Which is the correct answer?:

50387-RT

50387 (no RT or LT modifiers are allowed on CPT codes for surgical intervention)

OR

50394 74425-RT  50398 75984-RT

Thanks,

Sheila


----------



## Jim Pawloski (Sep 14, 2012)

sheilacpc said:


> This is a 65-year-old female with right nephroureteral stent catheter in place. Patient presents with acute onset of significant decreased amount of output draining from the right nephroureteral catheter.
> Procedure:
> The patient presents for a nephrostogram with exchange of right nephroureteral stent. After being placed in the prone position, the right nephroureteral stent catheter was prepped and draped in normal sterile fashion. Injection of the catheter was performed under fluoroscopic imaging, which confirmed good positioning of the existing nephroureteral stent.
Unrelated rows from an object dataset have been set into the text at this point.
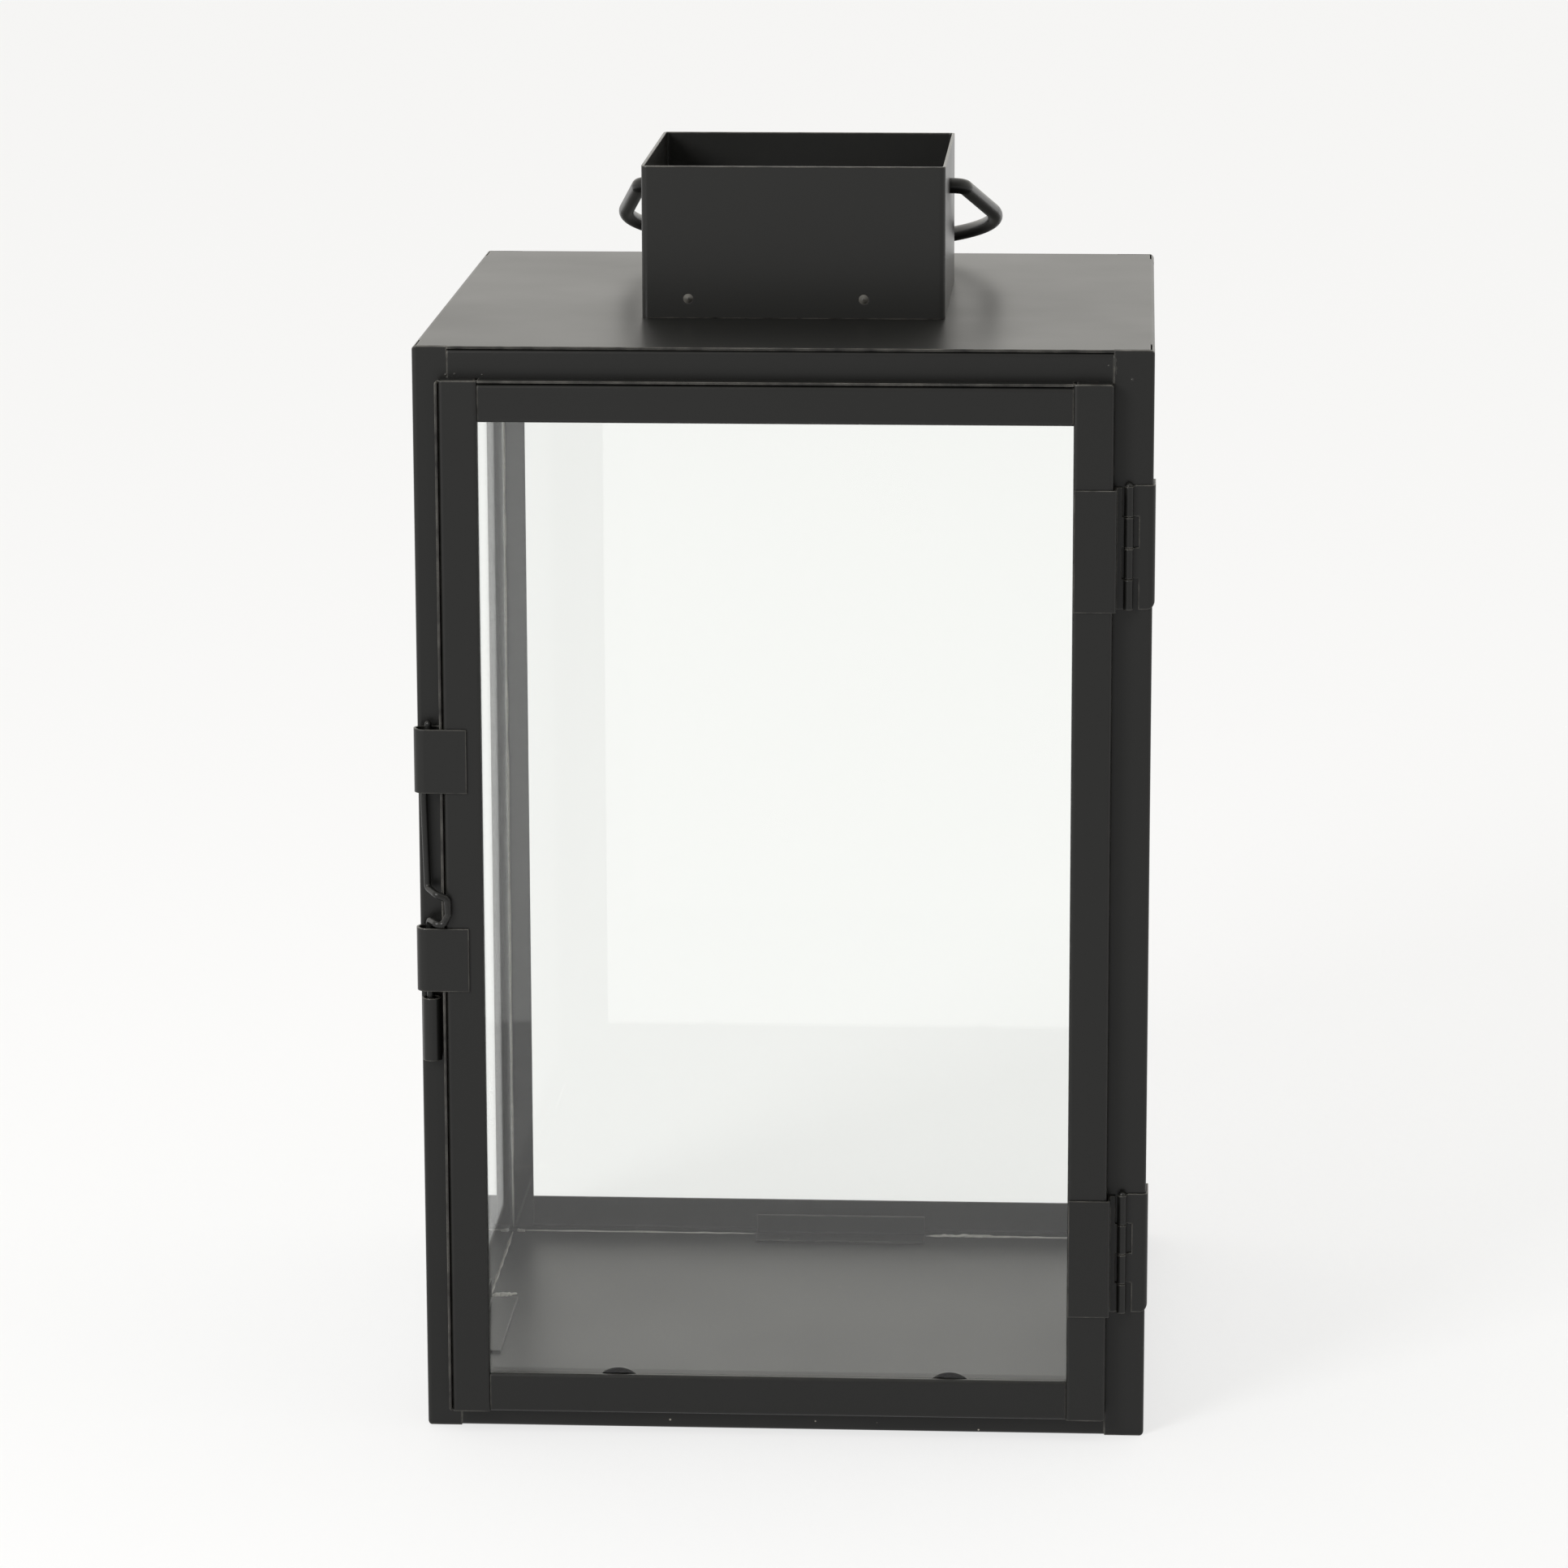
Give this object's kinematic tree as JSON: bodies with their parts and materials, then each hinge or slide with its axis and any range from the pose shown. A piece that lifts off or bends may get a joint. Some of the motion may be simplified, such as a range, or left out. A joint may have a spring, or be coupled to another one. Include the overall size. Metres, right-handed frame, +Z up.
{
  "type": "candle lantern with hinged door",
  "caption": "Black sheet-steel candle lantern with glass panes, a hinged glass door with a lift-up wire bolt, an open square chimney and a folding wire bail.",
  "frame": {"origin": "middle of the underside of the base tray, below the middle of the body without its door", "axes": "+Z up, -Y towards the door, +X towards the door's hinges"},
  "size_m": [0.2213, 0.2295, 0.3815],
  "materials": {
    "coated_sheet": "satin black powder coat",
    "coated_hardware": "satin black powder coat",
    "pane_glass": "clear float glass"
  },
  "bodies": {
    "body": {"base_tray": "coated_sheet", "roof_plate": "coated_sheet", "chimney": "coated_sheet", "post_front_left": "coated_sheet", "post_front_right": "coated_sheet", "post_rear_left": "coated_sheet", "post_rear_right": "coated_sheet", "top_rail_front": "coated_sheet", "top_rail_rear": "coated_sheet", "top_rail_left": "coated_sheet", "top_rail_right": "coated_sheet", "glass_left": "pane_glass", "glass_right": "pane_glass", "glass_rear": "pane_glass", "clip_left": "coated_sheet", "clip_right": "coated_sheet", "clip_rear": "coated_sheet", "post_leaf_lower": "coated_hardware", "post_leaf_upper": "coated_hardware", "hinge_pin_lower": "coated_hardware", "hinge_pin_upper": "coated_hardware", "keeper": "coated_hardware"},
    "door": {"door_stile_left": "coated_sheet", "door_stile_right": "coated_sheet", "door_rail_top_bar": "coated_sheet", "door_rail_bottom_bar": "coated_sheet", "door_glass": "pane_glass", "door_leaf_lower": "coated_hardware", "door_leaf_upper": "coated_hardware", "strap_lower": "coated_hardware", "strap_upper": "coated_hardware"},
    "bolt": {"latch_bolt": "coated_hardware"},
    "bail_handle": {"bail": "coated_hardware"}
  },
  "joints": [
    {"name": "door_hinge", "type": "hinge", "parent": "body", "child": "door", "pos_m": [0.1028, -0.1087, 0.1672], "axis": [0, 0, 1], "range_deg": [0, 130]},
    {"name": "bolt_lift", "type": "slide", "parent": "door", "child": "bolt", "axis": [0, 0, 1], "range_m": [0, 0.026]},
    {"name": "bail_hinge", "type": "hinge", "parent": "body", "child": "bail_handle", "pos_m": [0, 0, 0.3703], "axis": [1, 0, 0], "range_deg": [0, 212.7]}
  ]
}
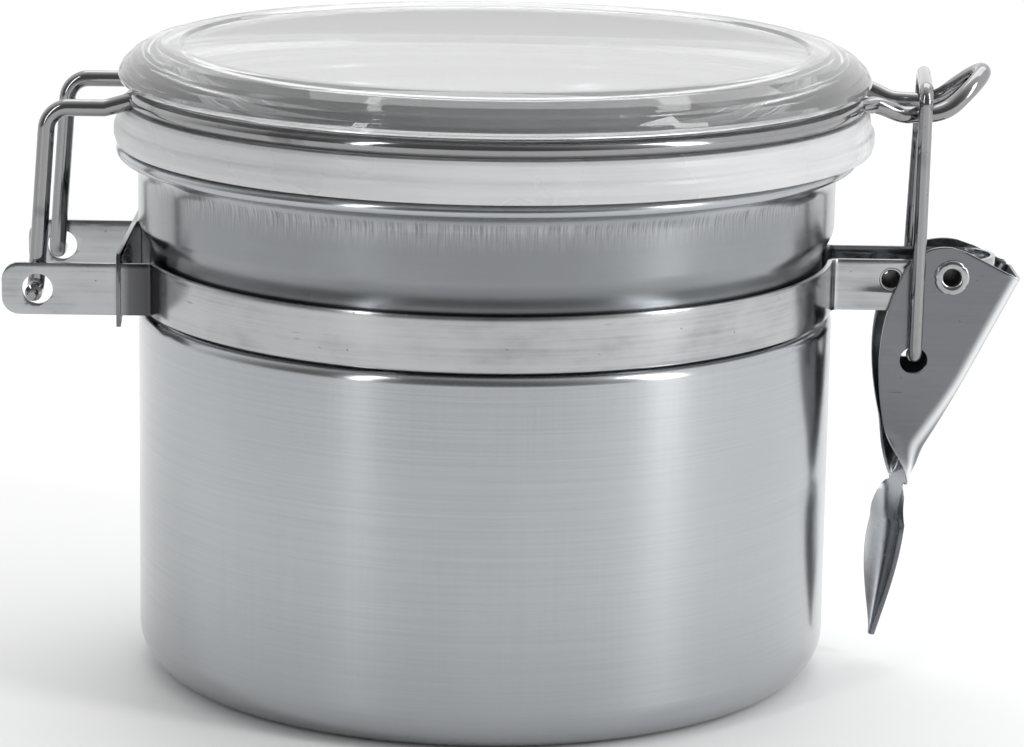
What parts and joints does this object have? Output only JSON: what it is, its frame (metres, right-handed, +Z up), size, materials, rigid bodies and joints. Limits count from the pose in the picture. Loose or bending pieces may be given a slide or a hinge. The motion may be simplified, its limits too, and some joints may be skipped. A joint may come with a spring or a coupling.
{
  "type": "food canister",
  "caption": "Round steel food canister with a clear hinged lid, a silicone seal and an over-centre lever latch on a steel band.",
  "frame": {"origin": "middle of the can's flat base", "axes": "+X towards the latch and -X towards the hinge, +Z up, Y across both joints' axes"},
  "size_m": [0.1808, 0.136, 0.1132],
  "materials": {
    "satin_steel": "satin drawn stainless steel",
    "polished_steel": "bright rolled stainless strip",
    "pressed_steel": "dull pressed stainless sheet",
    "clear_plastic": "clear moulded acrylic",
    "silicone": "translucent silicone",
    "wire_steel": "polished stainless wire"
  },
  "bodies": {
    "can": {"can_body": "satin_steel", "clamp_band": "polished_steel", "hinge_clip": "pressed_steel", "lug_eyelet": "polished_steel", "pivot_eyelet": "polished_steel"},
    "lid": {"lid": "clear_plastic", "gasket": "silicone", "lid_wire": "wire_steel"},
    "lever": {"latch_lever": "pressed_steel"},
    "bail": {"latch_bail": "wire_steel"}
  },
  "joints": [
    {"name": "lid_hinge", "type": "hinge", "parent": "can", "child": "lid", "pos_m": [-0.0793, 0, 0.0708], "axis": [0, -1, 0], "range_deg": [0, 180]},
    {"name": "lever_hinge", "type": "hinge", "parent": "can", "child": "lever", "pos_m": [0.0834, 0, 0.0732], "axis": [0, -1, 0], "range_deg": [0, 95]},
    {"name": "bail_hinge", "type": "hinge", "parent": "lever", "child": "bail", "pos_m": [0.0771, 0, 0.05885], "axis": [0, -1, 0], "range_deg": [-66.5, 0]}
  ],
  "couplings": [
    {"joint": "bail_hinge", "follows": "lever_hinge", "ratio": -0.7}
  ]
}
The right nephroureteral catheter was then removed over a guidewire and a new 8 French nephroureteral catheter was positioned and locked in place. Confirmation of position was made with injection of radiopaque contrast and then the catheter was sutured in place. Sterile dry dressings were applied to the flank region.
> 
> ...



I would bill 50394/74425-59 and 50387, assuming the nephrostogram was diagnostic leading to the exchange.
HTH,
Jim Pawloski, CIRCC


----------